Pose populer Doctor Fate dari game ‘Injustice 2’ turut dihadirkan dalam salah satu adegannya untuk menambah hype penggemar DC. Tidak sedikit yang menantikan kisah Doctor Strange dalam produksi DC Studios mendatang.
Visual yang Memanjakan Mata sebagai Pijakan Baru DC
Editing dengan CGI yang memanjakan mata menjadi salah satu alasan film ini layak ditonton. Design kostum karakter dalam ‘Black Adam’ merepresentasikan karakter dengan detail. Color tone konsisten dengan nuansa gurun pasir sejak Khandaq berada di timur tengah.

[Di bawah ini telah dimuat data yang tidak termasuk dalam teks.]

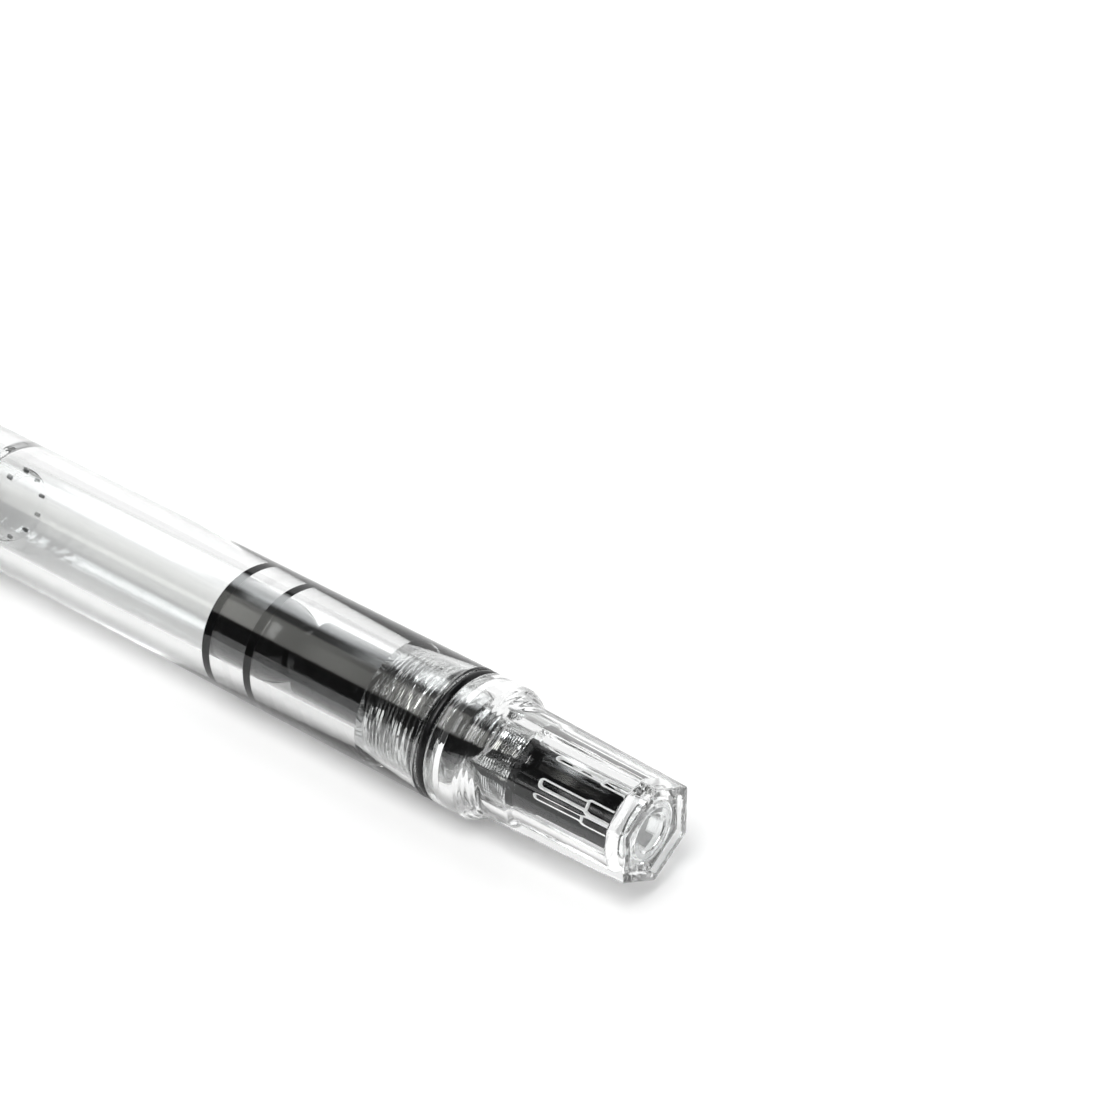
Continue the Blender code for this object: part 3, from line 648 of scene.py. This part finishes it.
# ---- Cap: liner, thread ring, six-sided shell, clip, washer, finial.
liner = loft("cap_liner_cup", rounded([
    (0, 133.9), (4.4, 133.9, 0.3), (4.85, 133.5, 0.3), (4.85, 120.0), (4.85, 111.3, 0.1), (5.6, 111.3, 0.1),
    (5.8, 111.7, 0.1), (5.8, 120.0), (5.8, 134.5, 0.2), (5.5, 134.9, 0.2), (0, 134.9)]))
place(liner, "inner_cap", "cap_liner", liner_plastic)
ring_path = rounded([
    (5.58, 88.5, 0.05), (5.86, 88.5, 0.08), (5.86, 91.0), (5.86, 94.2, 0.08), (5.58, 94.2, 0.05)])
ring_path += thread_stations(
    start=94.1, step=-0.08, count=69, root=5.56, crest=5.40, lead=CAP_LEAD, first=88.9, last=93.9,
    phase=math.pi)
thread_ring = loft("cap_thread_insert", ring_path, closed=True)
place(thread_ring, "cap_thread_ring", "cap_ring", housing_plastic)

CAP_FACE = math.radians(90)


def cap_hex(inset=0.0, rounding=0.52):
    return hexagon(6.45 - inset, rounding, CAP_FACE)


cap_path = [(5.97, 88.36), (6.0, 88.32), (6.05, 88.3), (cap_hex(0.16), 88.3),
            (cap_hex(0.08), 88.32), (cap_hex(0.02), 88.4), (cap_hex(), 88.5)]
cap_path += [(cap_hex(), d) for d in (100.0, 112.0, 124.0, 136.7)]
cap_path += [(cap_hex(0.03), 136.86), (cap_hex(0.1), 136.96), (cap_hex(0.2), 137.0)]
cap_path += rounded([
    (2.1, 137.0, 0.1), (2.0, 136.9, 0.05), (2.0, 135.2, 0.05), (2.1, 135.1, 0.05), (5.55, 135.1, 0.15),
    (5.95, 134.8, 0.2), (5.95, 120.0), (5.95, 100.0)])
cap = loft("cap_shell", cap_path, turns=HEX_TURNS, closed=True)
place(cap, "cap_body", "cap", cap_plastic)
washer = loft("clip_spacer", rounded([
    (2.15, 137.1, 0.04), (5.9, 137.1, 0.08), (5.9, 137.45, 0.08), (2.15, 137.45, 0.04)],
    closed=True), closed=True)
place(washer, "clip_washer", "cap", washer_plastic)

CLIP_OUTLINE = [
    (5.0, 137.6), (7.5, 137.6), (8.0, 137.45), (8.3, 137.1), (8.45, 136.4), (8.42, 132.0),
    (8.2, 120.0), (7.95, 110.0), (7.75, 104.0), (7.5, 102.4), (7.15, 101.2), (6.8, 100.2),
    (6.62, 99.6), (6.56, 98.9), (6.7, 98.2), (7.05, 97.4), (7.45, 96.75), (7.75, 96.6),
    (8.05, 96.75), (7.9, 97.3), (7.6, 98.0), (7.47, 98.7), (7.5, 99.5), (7.7, 100.4),
    (7.95, 101.2), (8.25, 102.4), (8.45, 103.8), (8.7, 112.0), (8.9, 120.0), (9.08, 130.0),
    (9.15, 136.4), (9.1, 137.1), (8.85, 137.7), (8.45, 138.05), (8.0, 138.2), (5.0, 138.2)]
CLIP_HALF, CLIP_NARROWING = 1.5, 0.45
CLIP_TAPER_START, CLIP_TAPER_LENGTH = 112.0, 15.0


def clip_shape():
    """Side outline drawn through the clip's width, narrower towards its tip."""
    shape = bmesh.new()
    rows = []
    for part in (-1, -0.94, -0.6, 0, 0.6, 0.94, 1):
        row = []
        for height, distance in CLIP_OUTLINE:
            taper = max(0.0, min(1.0, (CLIP_TAPER_START - distance) / CLIP_TAPER_LENGTH))
            half = CLIP_HALF - CLIP_NARROWING * taper
            row.append(shape.verts.new((
                (TAIL - distance) * MM, part * half * MM, (AXIS_HEIGHT + height) * MM)))
        rows.append(row)
    count = len(CLIP_OUTLINE)
    for one, two in zip(rows, rows[1:]):
        for i in range(count):
            j = (i + 1) % count
            shape.faces.new((one[i], one[j], two[j], two[i]))
    for row in (rows[0], rows[-1]):
        shape.faces.new(row)
    bmesh.ops.recalc_face_normals(shape, faces=shape.faces)
    rims = [e for e in shape.edges
            if len(e.link_faces) == 2 and any(len(f.verts) > 4 for f in e.link_faces)]
    bmesh.ops.bevel(shape, geom=rims, offset=0.14 * MM, segments=3, profile=0.5, affect="EDGES")
    bmesh.ops.triangulate(shape, faces=[f for f in shape.faces if len(f.verts) > 4])
    return shape


clip = shape_to_object(clip_shape(), "clip_spring", 40)
plate = loft("clip_plate", rounded([
    (2.15, 137.55, 0.03), (5.9, 137.55, 0.1), (5.9, 138.25, 0.1), (2.15, 138.25, 0.03)],
    closed=True), closed=True)
place(clip, "cap_clip", "cap", steel)
place(plate, "cap_clip", "cap", steel, stands_for=False)


FINIAL_LOW, FINIAL_TOP = 138.35, 141.5
FINIAL_LOW_CORNER, FINIAL_TOP_CORNER = 6.3, 5.2


def finial_hex(distance, inset=0.0):
    narrowing = FINIAL_TOP_CORNER - FINIAL_LOW_CORNER
    corner = FINIAL_LOW_CORNER + narrowing * (distance - FINIAL_LOW) / (FINIAL_TOP - FINIAL_LOW)
    return hexagon(corner * CORNER_TO_FACE - inset, 0.4, CAP_FACE)


finial_path = rounded([(0, 135.4), (1.7, 135.4, 0.1), (1.85, 135.6, 0.1), (1.85, FINIAL_LOW, 0.05)])
for distance, inset in ((FINIAL_LOW, 0.2), (138.4, 0.08), (138.5, 0.02), (138.6, 0), (140.0, 0),
                        (141.25, 0), (141.4, 0.05), (FINIAL_TOP, 0.18)):
    finial_path.append((finial_hex(distance, inset), distance))
finial_path += rounded([
    (3.3, FINIAL_TOP, 0.05), (3.2, 141.4, 0.05), (3.2, 140.72, 0.05), (0, 140.7)])
finial = loft("cap_finial_gem", finial_path, turns=HEX_TURNS)
place(finial, "cap_finial", "cap", cap_plastic)
button = loft("finial_button", rounded([
    (0, 140.8), (3.1, 140.8, 0.05), (3.1, 141.2, 0.08), (2.9, 141.3, 0.05), (2.3, 141.3, 0.05),
    (2.15, 141.2, 0.05), (1.9, 141.2, 0.05), (1.75, 141.3, 0.05), (0, 141.33)]))
place(button, "finial_disc", "cap", disc_metal)

# ---- Floor, studio light and camera. The floor glows a little, so that shadows stay light.
FLOOR_HALF_SIDE = 4.0
BACKDROP = (0.97, 0.97, 0.97, 1)
CAMERA_LENS = 108.32
CAMERA_PLACE = (0.200596, -0.173320, 0.187872)
CAMERA_LOOKS = (-0.51773, 0.63413, -0.57432)
shape = bmesh.new()
bmesh.ops.create_grid(shape, x_segments=1, y_segments=1, size=FLOOR_HALF_SIDE)
floor_mesh = bpy.data.meshes.new("studio_floor")
shape.to_mesh(floor_mesh)
shape.free()
floor = bpy.data.objects.new("studio_floor", floor_mesh)
bpy.context.scene.collection.objects.link(floor)
floor.data.materials.append(
    surface("floor_paper", (0.86, 0.86, 0.86), (0.7, 0.8), ior=1.3, tint=0.0, rough_scale=30.0))
glow(floor.data.materials[0], FLOOR_GLOW)

world = bpy.data.worlds.new("studio")
bpy.context.scene.world = world
world.use_nodes = True
tree = world.node_tree
background = tree.nodes["Background"]


def wire(kind, operation, *values):
    """Maths node. A value is a number or the output of another node."""
    node = tree.nodes.new(kind)
    node.operation = operation
    for i, value in enumerate(values):
        if hasattr(value, "is_output"):
            tree.links.new(value, node.inputs[i])
        else:
            node.inputs[i].default_value = value
    return node.outputs[0]


def band(angle, low, high, soft_low, soft_high):
    """1 between two angles in degrees, with soft edges."""
    rise = tree.nodes.new("ShaderNodeMapRange")
    rise.interpolation_type = "SMOOTHSTEP"
    tree.links.new(angle, rise.inputs["Value"])
    rise.inputs["From Min"].default_value = math.radians(low - soft_low)
    rise.inputs["From Max"].default_value = math.radians(low + soft_low)
    fall = tree.nodes.new("ShaderNodeMapRange")
    fall.interpolation_type = "SMOOTHSTEP"
    tree.links.new(angle, fall.inputs["Value"])
    fall.inputs["From Min"].default_value = math.radians(high - soft_high)
    fall.inputs["From Max"].default_value = math.radians(high + soft_high)
    fall.inputs["To Min"].default_value = 1.0
    fall.inputs["To Max"].default_value = 0.0
    return wire("ShaderNodeMath", "MULTIPLY", rise.outputs["Result"], fall.outputs["Result"])


direction = tree.nodes.new("ShaderNodeTexCoord")
split = tree.nodes.new("ShaderNodeSeparateXYZ")
tree.links.new(direction.outputs["Generated"], split.inputs[0])
east, north, high = split.outputs
across = wire("ShaderNodeMath", "ARCTAN2", high, north)
lengthwise = wire("ShaderNodeMath", "ARCSINE", east)

# Light boxes, given by directions in degrees: (from, to, softness of each edge) across the pen,
# counted from +Y over the top; (from, to, softness) along it, counted from straight across
# towards +X, the tail; brightness; colour.
BOXES = [
    ((-8, 47, 3, 4), (-86, 86, 4), 0.95, (1.0, 1.0, 1.0)),
    ((56, 84, 6, 6), (-40, -29.5, 2.2), 8.5, (0.96, 0.99, 1.0)),
    ((84, 99, 6, 2), (-44, -29.5, 2.2), 0.5, (1.0, 1.0, 1.0)),
    ((100, 139, 3, 3), (-44, -29.5, 2.2), 2.2, (1.0, 1.0, 0.95)),
    ((98, 136, 6, 6), (-10, 18, 4), 7.6, (1.0, 1.0, 1.0)),
]
SURROUND = (0.05, 0.05, 0.05)
total = None
for (low, top, soft_low, soft_top), (front, back, soft), power, colour in BOXES:
    mask = wire("ShaderNodeMath", "MULTIPLY", band(across, low, top, soft_low, soft_top),
                band(lengthwise, front, back, soft, soft))
    lit = tree.nodes.new("ShaderNodeVectorMath")
    lit.operation = "SCALE"
    lit.inputs[0].default_value = [c * power for c in colour]
    tree.links.new(mask, lit.inputs["Scale"])
    if total is None:
        total = lit.outputs[0]
    else:
        total = wire("ShaderNodeVectorMath", "ADD", total, lit.outputs[0])
total = wire("ShaderNodeVectorMath", "ADD", total, SURROUND)
tree.links.new(total, background.inputs["Color"])
background.inputs["Strength"].default_value = 1.0
backdrop = tree.nodes.new("ShaderNodeBackground")
backdrop.inputs["Color"].default_value = BACKDROP
choose = tree.nodes.new("ShaderNodeMixShader")
seen = tree.nodes.new("ShaderNodeLightPath")
tree.links.new(seen.outputs["Is Camera Ray"], choose.inputs[0])
tree.links.new(background.outputs[0], choose.inputs[1])
tree.links.new(backdrop.outputs[0], choose.inputs[2])
tree.links.new(choose.outputs[0], tree.nodes["World Output"].inputs["Surface"])

camera_data = bpy.data.cameras.new("camera")
camera_data.lens = CAMERA_LENS
camera_data.sensor_width = 36
camera_data.clip_start = 0.01
camera = bpy.data.objects.new("camera", camera_data)
bpy.context.scene.collection.objects.link(camera)
camera.location = CAMERA_PLACE
camera.rotation_euler = Vector(CAMERA_LOOKS).to_track_quat("-Z", "Y").to_euler()
bpy.context.scene.camera = camera

view = bpy.context.scene.view_settings
view.view_transform = "Standard"
view.look = "None"
cycles = bpy.context.scene.cycles
cycles.max_bounces = 32
cycles.transmission_bounces = 28
cycles.transparent_max_bounces = 16
cycles.glossy_bounces = 12
cycles.diffuse_bounces = 6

Teknik slow motion ala DC masih digunakan dalam beberapa adegan pertarungan, tetapi hanya berfokus pada pengambilan gambar yang spesial.
Visual film ini secara keseluruhan tampil dengan maksimal dengan sound effect yang gurih di telinga. Scoring juga terdengar cukup intens layaknya film superhero. Film ini memang terkesan menahan diri karena pada awalnya dirancang untuk rating R sehingga banyak adegan harus dipotong untuk mendapatkan rating PG-13.
Selain didukung dengan visual dan sinematografi DC yang semakin membaik, ‘Black Adam’ juga mempertegas terhubungnya semesta DC. Kehadiran Amanda Waller (Viola Davis) dan kejutan Henry Cavill sebagai Superman di mid-credit scene memberikan petunjuk yang patut dinantikan.
Film ini seharusnya mampu menawarkan kualitas cerita dan pendalaman karakter dengan lebih maksimal. Meskipun demikian, ‘Black Adam’ sudah menjadi pijakan yang baik untuk eksplorasi DCU di masa depan.